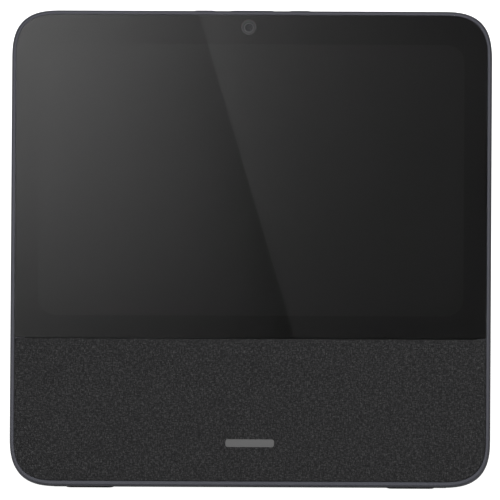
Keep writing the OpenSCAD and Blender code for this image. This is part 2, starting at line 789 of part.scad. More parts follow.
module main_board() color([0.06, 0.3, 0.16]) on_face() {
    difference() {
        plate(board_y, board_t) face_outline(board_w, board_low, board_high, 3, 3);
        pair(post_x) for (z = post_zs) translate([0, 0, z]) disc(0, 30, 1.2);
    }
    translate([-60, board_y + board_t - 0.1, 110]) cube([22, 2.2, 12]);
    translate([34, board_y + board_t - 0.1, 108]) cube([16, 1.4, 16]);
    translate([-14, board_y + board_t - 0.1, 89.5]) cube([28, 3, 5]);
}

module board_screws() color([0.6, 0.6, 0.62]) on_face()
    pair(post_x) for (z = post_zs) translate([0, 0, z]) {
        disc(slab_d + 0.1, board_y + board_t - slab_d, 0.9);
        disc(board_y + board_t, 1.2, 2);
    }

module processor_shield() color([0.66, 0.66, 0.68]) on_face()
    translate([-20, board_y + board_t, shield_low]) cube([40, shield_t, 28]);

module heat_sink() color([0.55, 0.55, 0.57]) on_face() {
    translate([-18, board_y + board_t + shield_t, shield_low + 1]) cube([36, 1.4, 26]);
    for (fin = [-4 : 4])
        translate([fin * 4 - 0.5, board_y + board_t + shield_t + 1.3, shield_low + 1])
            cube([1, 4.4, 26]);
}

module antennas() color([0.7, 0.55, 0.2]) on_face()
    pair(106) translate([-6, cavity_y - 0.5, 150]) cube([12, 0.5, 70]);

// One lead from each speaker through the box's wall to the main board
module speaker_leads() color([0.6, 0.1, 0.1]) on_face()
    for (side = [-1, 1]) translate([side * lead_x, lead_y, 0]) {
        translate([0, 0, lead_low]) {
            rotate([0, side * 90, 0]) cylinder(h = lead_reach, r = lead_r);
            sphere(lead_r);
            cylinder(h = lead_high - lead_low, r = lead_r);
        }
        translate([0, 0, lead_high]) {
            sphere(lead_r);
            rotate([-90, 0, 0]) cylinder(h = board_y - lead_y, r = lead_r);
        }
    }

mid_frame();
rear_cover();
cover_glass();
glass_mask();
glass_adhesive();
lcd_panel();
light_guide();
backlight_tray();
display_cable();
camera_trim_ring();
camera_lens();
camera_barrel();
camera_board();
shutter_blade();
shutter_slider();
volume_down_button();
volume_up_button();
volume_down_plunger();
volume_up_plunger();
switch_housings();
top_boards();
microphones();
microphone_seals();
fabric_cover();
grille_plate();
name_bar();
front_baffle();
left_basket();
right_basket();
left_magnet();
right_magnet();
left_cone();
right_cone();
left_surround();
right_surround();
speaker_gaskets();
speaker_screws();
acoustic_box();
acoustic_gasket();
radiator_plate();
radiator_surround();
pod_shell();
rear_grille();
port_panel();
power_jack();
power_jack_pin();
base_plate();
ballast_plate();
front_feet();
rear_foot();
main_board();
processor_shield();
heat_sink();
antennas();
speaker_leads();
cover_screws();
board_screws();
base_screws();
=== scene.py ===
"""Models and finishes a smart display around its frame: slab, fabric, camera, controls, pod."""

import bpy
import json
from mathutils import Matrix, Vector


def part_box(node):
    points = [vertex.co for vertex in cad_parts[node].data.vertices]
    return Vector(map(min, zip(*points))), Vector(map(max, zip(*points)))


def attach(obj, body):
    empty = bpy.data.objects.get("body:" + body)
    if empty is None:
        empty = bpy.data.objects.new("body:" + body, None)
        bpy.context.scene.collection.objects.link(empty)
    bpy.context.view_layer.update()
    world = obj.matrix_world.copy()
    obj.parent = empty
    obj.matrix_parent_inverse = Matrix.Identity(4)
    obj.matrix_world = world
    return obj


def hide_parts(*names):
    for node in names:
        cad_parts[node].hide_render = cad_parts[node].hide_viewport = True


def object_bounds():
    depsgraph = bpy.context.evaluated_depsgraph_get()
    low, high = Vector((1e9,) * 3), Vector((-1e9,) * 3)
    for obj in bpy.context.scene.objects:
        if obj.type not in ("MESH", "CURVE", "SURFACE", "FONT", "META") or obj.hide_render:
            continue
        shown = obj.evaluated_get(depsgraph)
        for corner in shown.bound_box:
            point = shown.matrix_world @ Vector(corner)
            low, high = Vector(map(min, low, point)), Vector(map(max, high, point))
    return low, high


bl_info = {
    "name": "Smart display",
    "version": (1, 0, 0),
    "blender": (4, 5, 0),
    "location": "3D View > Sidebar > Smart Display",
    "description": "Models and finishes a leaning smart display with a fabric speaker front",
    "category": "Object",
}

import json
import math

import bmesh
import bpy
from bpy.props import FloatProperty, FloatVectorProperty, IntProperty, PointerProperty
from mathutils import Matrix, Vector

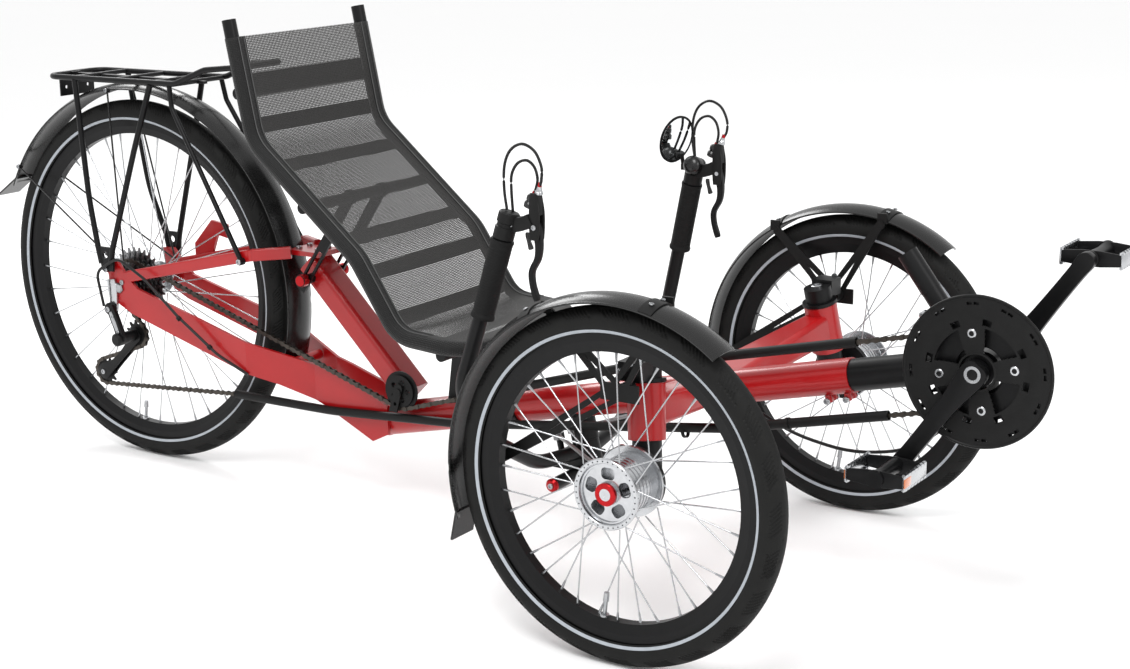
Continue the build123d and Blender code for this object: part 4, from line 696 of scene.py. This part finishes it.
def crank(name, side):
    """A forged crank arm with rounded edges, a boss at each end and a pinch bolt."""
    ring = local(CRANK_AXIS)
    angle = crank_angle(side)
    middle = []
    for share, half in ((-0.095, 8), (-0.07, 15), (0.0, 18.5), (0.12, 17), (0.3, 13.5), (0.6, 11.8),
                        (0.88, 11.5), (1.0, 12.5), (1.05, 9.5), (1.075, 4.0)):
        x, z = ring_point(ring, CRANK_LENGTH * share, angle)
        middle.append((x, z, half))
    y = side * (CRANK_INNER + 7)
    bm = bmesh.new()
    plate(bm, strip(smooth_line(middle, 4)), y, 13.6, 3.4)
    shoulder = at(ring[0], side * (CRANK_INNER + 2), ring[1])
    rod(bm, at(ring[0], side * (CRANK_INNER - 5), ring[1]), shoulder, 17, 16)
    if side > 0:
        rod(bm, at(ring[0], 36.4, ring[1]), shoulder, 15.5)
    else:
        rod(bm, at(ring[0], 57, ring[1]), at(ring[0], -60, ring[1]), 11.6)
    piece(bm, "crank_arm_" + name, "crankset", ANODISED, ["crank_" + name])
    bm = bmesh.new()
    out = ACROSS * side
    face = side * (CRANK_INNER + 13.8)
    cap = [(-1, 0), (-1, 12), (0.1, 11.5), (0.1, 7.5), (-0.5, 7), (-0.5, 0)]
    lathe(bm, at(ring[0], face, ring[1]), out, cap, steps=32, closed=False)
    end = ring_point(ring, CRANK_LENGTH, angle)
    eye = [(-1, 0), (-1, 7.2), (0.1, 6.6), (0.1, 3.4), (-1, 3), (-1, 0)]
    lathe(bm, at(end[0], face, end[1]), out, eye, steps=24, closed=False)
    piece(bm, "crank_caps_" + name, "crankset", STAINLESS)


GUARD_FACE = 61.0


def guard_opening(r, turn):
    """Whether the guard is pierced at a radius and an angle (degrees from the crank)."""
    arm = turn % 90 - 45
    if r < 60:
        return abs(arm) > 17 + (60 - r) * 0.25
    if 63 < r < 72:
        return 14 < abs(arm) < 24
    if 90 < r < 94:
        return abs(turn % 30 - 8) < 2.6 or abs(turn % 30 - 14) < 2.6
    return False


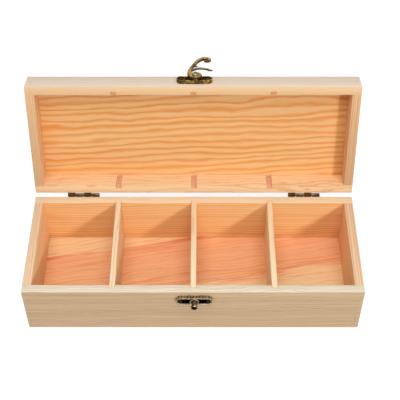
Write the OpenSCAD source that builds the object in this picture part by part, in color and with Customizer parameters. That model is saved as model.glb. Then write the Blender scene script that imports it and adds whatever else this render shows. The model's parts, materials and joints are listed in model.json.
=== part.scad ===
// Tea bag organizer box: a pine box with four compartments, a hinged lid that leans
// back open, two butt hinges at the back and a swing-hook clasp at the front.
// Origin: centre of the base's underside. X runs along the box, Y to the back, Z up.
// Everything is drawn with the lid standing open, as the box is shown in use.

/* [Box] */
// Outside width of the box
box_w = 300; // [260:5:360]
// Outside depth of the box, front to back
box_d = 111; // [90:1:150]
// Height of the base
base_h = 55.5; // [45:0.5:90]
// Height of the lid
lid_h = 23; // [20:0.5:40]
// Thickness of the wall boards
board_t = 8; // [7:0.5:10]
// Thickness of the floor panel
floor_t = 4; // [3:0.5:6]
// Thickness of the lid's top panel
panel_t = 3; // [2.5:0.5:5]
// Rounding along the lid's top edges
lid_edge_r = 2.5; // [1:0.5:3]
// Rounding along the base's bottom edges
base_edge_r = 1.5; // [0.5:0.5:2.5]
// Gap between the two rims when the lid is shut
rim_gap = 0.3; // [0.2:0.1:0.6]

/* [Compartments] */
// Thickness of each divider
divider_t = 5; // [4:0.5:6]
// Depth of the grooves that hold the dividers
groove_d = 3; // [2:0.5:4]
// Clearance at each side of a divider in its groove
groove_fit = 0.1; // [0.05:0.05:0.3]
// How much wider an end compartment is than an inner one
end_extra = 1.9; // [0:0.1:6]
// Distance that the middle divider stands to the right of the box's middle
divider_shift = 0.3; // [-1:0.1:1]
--
# Exercise description
Working from the data above, extract solely the lines from the one containing "mid_frame();" through the one containing "obj.parent = empty", exactly as they appear, both included.

# Worked solution
mid_frame();
rear_cover();
cover_glass();
glass_mask();
glass_adhesive();
lcd_panel();
light_guide();
backlight_tray();
display_cable();
camera_trim_ring();
camera_lens();
camera_barrel();
camera_board();
shutter_blade();
shutter_slider();
volume_down_button();
volume_up_button();
volume_down_plunger();
volume_up_plunger();
switch_housings();
top_boards();
microphones();
microphone_seals();
fabric_cover();
grille_plate();
name_bar();
front_baffle();
left_basket();
right_basket();
left_magnet();
right_magnet();
left_cone();
right_cone();
left_surround();
right_surround();
speaker_gaskets();
speaker_screws();
acoustic_box();
acoustic_gasket();
radiator_plate();
radiator_surround();
pod_shell();
rear_grille();
port_panel();
power_jack();
power_jack_pin();
base_plate();
ballast_plate();
front_feet();
rear_foot();
main_board();
processor_shield();
heat_sink();
antennas();
speaker_leads();
cover_screws();
board_screws();
base_screws();
=== scene.py ===
"""Models and finishes a smart display around its frame: slab, fabric, camera, controls, pod."""

import bpy
import json
from mathutils import Matrix, Vector


def part_box(node):
    points = [vertex.co for vertex in cad_parts[node].data.vertices]
    return Vector(map(min, zip(*points))), Vector(map(max, zip(*points)))


def attach(obj, body):
    empty = bpy.data.objects.get("body:" + body)
    if empty is None:
        empty = bpy.data.objects.new("body:" + body, None)
        bpy.context.scene.collection.objects.link(empty)
    bpy.context.view_layer.update()
    world = obj.matrix_world.copy()
    obj.parent = empty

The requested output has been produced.